Print exactly the part opening with the line containing "bpy.context.scene.collection.objects.link(empty)" and closing with the line containing "return [2 *", with both of those lines included.

(Scripts that build objects)
+ + + + +

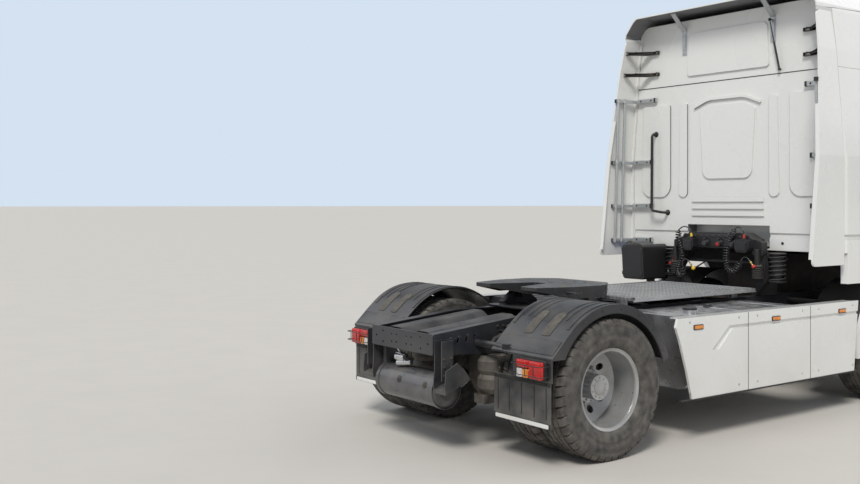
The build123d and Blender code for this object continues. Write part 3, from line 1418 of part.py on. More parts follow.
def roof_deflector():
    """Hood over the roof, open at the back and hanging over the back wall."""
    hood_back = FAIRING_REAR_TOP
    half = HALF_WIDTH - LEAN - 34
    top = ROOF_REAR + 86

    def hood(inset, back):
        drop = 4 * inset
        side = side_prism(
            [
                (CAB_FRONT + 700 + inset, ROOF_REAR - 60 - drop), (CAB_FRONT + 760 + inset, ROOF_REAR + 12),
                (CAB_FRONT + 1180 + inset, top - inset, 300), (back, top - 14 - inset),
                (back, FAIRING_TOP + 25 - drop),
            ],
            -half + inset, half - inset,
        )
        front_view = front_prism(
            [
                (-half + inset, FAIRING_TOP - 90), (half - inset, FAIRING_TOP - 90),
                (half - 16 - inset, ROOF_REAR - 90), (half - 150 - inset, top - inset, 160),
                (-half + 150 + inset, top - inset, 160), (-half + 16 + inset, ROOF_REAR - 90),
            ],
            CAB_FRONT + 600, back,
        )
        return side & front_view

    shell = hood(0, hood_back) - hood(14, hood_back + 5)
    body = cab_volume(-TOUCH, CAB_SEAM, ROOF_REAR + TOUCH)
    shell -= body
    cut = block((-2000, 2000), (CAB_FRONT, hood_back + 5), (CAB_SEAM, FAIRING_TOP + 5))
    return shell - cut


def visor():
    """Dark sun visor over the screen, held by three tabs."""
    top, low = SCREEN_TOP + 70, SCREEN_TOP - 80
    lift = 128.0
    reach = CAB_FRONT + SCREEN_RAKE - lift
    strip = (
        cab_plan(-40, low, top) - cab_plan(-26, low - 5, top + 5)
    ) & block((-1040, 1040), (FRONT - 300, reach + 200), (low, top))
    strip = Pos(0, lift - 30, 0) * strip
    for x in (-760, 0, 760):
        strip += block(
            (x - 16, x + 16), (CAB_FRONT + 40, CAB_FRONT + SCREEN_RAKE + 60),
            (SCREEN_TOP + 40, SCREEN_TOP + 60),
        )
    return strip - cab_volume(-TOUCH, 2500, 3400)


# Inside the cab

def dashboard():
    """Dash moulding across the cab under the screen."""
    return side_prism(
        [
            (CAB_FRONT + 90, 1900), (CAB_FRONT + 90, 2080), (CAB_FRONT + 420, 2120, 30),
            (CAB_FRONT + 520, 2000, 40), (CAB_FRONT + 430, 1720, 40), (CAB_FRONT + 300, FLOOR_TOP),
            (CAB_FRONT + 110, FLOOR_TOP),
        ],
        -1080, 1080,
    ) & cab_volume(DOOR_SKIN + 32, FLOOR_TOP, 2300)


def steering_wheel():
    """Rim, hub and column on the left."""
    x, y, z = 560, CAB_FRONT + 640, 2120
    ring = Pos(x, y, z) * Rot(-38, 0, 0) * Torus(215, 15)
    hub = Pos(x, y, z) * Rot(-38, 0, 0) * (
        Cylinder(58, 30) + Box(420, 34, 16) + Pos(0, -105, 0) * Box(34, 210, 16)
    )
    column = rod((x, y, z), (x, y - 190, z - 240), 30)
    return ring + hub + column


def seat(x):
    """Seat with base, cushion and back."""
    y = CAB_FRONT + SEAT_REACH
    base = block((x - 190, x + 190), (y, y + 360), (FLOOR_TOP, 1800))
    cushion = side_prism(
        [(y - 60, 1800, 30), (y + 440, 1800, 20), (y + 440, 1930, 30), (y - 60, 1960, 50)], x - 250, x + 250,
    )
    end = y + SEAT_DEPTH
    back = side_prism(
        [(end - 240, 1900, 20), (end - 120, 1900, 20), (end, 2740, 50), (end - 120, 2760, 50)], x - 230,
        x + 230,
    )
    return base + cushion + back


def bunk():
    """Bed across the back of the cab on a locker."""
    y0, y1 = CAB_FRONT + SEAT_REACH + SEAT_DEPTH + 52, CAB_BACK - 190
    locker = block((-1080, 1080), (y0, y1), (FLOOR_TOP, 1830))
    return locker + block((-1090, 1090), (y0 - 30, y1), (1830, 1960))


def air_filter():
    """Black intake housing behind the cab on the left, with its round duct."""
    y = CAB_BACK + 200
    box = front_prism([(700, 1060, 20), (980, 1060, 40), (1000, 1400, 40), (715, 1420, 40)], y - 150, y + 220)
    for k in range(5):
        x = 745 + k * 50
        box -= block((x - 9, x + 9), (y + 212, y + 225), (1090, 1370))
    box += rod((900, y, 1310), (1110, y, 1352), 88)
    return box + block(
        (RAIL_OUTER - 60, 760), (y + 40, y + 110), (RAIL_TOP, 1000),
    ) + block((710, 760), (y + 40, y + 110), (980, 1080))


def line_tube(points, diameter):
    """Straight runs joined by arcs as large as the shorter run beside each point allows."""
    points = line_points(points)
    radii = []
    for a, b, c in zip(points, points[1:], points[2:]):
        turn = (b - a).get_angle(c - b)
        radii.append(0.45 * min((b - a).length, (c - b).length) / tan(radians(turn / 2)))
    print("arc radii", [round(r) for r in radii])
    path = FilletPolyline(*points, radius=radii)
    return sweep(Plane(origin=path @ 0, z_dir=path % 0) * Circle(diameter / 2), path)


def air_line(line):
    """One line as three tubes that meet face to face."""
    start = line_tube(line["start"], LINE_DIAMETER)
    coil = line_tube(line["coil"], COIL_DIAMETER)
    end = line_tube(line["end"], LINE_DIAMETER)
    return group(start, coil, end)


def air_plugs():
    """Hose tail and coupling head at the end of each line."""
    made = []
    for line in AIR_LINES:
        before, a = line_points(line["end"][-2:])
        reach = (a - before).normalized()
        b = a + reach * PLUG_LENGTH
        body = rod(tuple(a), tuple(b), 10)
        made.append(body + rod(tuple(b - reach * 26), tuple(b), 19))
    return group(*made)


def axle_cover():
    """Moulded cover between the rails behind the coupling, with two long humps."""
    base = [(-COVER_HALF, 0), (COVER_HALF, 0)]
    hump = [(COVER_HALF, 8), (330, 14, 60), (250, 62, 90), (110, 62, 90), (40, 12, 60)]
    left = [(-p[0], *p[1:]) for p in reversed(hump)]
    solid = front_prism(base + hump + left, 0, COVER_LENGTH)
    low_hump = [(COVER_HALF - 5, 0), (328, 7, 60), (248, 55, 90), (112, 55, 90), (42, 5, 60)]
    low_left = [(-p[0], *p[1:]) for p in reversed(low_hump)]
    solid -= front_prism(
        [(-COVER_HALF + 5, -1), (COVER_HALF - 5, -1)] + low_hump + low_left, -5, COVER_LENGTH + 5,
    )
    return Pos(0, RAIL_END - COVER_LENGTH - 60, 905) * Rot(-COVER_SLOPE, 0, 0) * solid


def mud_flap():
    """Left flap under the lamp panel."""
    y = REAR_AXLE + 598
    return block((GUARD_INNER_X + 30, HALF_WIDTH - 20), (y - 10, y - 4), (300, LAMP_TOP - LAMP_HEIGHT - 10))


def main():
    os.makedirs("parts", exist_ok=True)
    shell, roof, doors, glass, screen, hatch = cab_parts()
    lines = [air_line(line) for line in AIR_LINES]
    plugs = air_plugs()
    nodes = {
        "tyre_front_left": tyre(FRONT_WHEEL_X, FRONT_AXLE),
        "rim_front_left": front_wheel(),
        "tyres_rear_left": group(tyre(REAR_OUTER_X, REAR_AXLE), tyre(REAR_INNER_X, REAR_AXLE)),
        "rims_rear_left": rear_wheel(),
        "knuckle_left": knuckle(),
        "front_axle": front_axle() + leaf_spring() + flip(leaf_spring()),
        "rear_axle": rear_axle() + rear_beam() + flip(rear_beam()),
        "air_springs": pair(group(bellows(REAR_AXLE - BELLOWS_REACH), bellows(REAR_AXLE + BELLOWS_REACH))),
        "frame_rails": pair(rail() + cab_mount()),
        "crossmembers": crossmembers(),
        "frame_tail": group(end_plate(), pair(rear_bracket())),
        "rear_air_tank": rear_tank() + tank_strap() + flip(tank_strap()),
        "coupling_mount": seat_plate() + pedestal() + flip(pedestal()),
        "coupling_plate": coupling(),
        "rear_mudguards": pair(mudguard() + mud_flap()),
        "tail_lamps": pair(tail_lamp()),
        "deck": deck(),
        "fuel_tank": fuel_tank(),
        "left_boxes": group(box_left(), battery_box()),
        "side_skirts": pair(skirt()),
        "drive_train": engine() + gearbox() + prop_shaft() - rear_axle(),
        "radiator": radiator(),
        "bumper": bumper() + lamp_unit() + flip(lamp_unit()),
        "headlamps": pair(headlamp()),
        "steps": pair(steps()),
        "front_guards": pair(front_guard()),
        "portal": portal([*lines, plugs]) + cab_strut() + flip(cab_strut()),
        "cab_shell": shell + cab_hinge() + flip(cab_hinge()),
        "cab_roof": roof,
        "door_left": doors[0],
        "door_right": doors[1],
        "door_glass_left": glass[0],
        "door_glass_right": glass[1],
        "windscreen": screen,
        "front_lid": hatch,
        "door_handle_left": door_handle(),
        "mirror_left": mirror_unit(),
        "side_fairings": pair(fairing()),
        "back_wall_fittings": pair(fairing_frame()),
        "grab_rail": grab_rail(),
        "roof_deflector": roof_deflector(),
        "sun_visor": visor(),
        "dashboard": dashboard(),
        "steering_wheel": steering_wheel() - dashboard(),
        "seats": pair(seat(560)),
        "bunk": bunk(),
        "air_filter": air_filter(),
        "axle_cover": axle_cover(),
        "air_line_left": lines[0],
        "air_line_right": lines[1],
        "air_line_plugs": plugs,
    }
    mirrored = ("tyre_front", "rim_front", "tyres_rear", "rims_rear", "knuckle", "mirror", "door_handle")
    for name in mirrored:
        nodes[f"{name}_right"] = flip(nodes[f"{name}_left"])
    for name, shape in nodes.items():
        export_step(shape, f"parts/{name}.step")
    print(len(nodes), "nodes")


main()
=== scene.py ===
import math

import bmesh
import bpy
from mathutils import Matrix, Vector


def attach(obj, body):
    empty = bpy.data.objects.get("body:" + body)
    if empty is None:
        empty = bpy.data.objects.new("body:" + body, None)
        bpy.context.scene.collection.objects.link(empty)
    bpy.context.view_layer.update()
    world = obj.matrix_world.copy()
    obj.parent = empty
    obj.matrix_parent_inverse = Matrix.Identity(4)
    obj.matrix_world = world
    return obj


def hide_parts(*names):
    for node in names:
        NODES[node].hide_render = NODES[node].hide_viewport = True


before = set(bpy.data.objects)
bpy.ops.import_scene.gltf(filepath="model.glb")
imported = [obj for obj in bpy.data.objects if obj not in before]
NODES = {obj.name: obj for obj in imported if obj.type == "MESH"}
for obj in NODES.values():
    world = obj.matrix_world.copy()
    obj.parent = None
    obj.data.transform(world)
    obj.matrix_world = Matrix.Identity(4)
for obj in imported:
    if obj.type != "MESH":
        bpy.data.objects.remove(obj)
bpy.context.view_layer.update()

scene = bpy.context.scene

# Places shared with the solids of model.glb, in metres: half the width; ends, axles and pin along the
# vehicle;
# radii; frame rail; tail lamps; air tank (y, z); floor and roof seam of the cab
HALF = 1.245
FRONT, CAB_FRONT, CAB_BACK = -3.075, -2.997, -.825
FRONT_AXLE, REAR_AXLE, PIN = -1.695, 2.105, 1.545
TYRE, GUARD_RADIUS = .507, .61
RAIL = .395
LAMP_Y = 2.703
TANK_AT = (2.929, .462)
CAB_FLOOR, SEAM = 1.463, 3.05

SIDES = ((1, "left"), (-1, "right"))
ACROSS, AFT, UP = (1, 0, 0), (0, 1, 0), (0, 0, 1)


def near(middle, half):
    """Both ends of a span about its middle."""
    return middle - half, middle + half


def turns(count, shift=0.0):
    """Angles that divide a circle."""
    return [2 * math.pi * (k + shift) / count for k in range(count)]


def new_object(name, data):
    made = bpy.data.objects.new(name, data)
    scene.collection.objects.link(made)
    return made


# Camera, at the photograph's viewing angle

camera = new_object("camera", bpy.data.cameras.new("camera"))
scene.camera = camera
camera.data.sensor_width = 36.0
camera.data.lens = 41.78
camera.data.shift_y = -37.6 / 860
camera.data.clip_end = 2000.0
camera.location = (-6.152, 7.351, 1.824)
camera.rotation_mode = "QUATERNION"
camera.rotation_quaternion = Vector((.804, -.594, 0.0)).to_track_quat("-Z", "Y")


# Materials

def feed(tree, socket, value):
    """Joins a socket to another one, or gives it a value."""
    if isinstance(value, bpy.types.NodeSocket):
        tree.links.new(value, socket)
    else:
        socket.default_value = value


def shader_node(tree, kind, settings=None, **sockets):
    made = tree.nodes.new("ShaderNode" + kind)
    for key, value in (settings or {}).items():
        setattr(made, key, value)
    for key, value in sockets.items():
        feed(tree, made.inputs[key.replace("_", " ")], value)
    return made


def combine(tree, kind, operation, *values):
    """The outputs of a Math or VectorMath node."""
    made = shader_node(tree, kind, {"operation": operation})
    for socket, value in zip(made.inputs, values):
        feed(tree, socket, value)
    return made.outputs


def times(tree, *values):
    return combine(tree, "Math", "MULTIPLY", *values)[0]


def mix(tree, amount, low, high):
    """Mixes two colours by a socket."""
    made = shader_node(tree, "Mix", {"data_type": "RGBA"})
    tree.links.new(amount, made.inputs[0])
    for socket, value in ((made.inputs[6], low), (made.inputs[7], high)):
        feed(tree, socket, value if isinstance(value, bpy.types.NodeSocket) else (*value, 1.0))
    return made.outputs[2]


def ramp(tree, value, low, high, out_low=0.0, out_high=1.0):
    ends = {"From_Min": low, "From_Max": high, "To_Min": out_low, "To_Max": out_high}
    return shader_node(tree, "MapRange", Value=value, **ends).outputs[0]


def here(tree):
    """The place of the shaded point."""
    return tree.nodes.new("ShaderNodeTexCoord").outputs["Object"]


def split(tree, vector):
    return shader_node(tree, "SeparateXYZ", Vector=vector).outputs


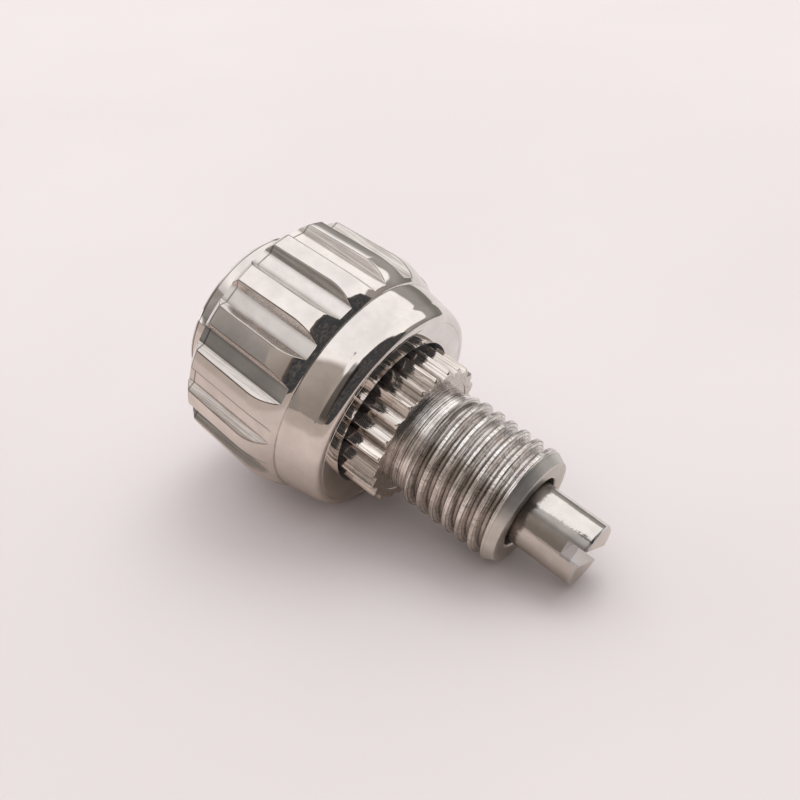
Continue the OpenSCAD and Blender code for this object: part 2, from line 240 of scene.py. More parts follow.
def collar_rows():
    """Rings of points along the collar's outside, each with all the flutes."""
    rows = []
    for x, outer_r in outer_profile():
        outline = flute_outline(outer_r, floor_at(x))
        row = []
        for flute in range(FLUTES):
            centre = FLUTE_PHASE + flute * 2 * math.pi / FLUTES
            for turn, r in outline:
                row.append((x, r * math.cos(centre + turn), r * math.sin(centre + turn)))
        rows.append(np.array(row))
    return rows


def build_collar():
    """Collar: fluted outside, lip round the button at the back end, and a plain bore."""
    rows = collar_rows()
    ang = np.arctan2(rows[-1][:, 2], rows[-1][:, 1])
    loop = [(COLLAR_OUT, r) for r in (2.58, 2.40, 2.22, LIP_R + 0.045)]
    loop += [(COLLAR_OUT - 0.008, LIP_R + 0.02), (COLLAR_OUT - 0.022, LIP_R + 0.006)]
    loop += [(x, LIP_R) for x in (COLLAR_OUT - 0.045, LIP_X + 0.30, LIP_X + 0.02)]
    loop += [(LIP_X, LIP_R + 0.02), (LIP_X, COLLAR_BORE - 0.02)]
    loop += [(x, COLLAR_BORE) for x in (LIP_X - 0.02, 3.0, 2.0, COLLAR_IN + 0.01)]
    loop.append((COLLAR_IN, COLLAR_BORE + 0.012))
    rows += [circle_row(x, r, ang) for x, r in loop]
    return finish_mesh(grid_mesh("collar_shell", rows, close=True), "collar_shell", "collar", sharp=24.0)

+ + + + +

(RESPONSE TO THIS EXERCISE)
        bpy.context.scene.collection.objects.link(empty)
    bpy.context.view_layer.update()
    world = obj.matrix_world.copy()
    obj.parent = empty
    obj.matrix_parent_inverse = Matrix.Identity(4)
    obj.matrix_world = world
    return obj


def hide_parts(*names):
    for node in names:
        NODES[node].hide_render = NODES[node].hide_viewport = True


before = set(bpy.data.objects)
bpy.ops.import_scene.gltf(filepath="model.glb")
imported = [obj for obj in bpy.data.objects if obj not in before]
NODES = {obj.name: obj for obj in imported if obj.type == "MESH"}
for obj in NODES.values():
    world = obj.matrix_world.copy()
    obj.parent = None
    obj.data.transform(world)
    obj.matrix_world = Matrix.Identity(4)
for obj in imported:
    if obj.type != "MESH":
        bpy.data.objects.remove(obj)
bpy.context.view_layer.update()

scene = bpy.context.scene

# Places shared with the solids of model.glb, in metres: half the width; ends, axles and pin along the
# vehicle;
# radii; frame rail; tail lamps; air tank (y, z); floor and roof seam of the cab
HALF = 1.245
FRONT, CAB_FRONT, CAB_BACK = -3.075, -2.997, -.825
FRONT_AXLE, REAR_AXLE, PIN = -1.695, 2.105, 1.545
TYRE, GUARD_RADIUS = .507, .61
RAIL = .395
LAMP_Y = 2.703
TANK_AT = (2.929, .462)
CAB_FLOOR, SEAM = 1.463, 3.05

SIDES = ((1, "left"), (-1, "right"))
ACROSS, AFT, UP = (1, 0, 0), (0, 1, 0), (0, 0, 1)


def near(middle, half):
    """Both ends of a span about its middle."""
    return middle - half, middle + half


def turns(count, shift=0.0):
    """Angles that divide a circle."""
    return [2 * math.pi * (k + shift) / count for k in range(count)]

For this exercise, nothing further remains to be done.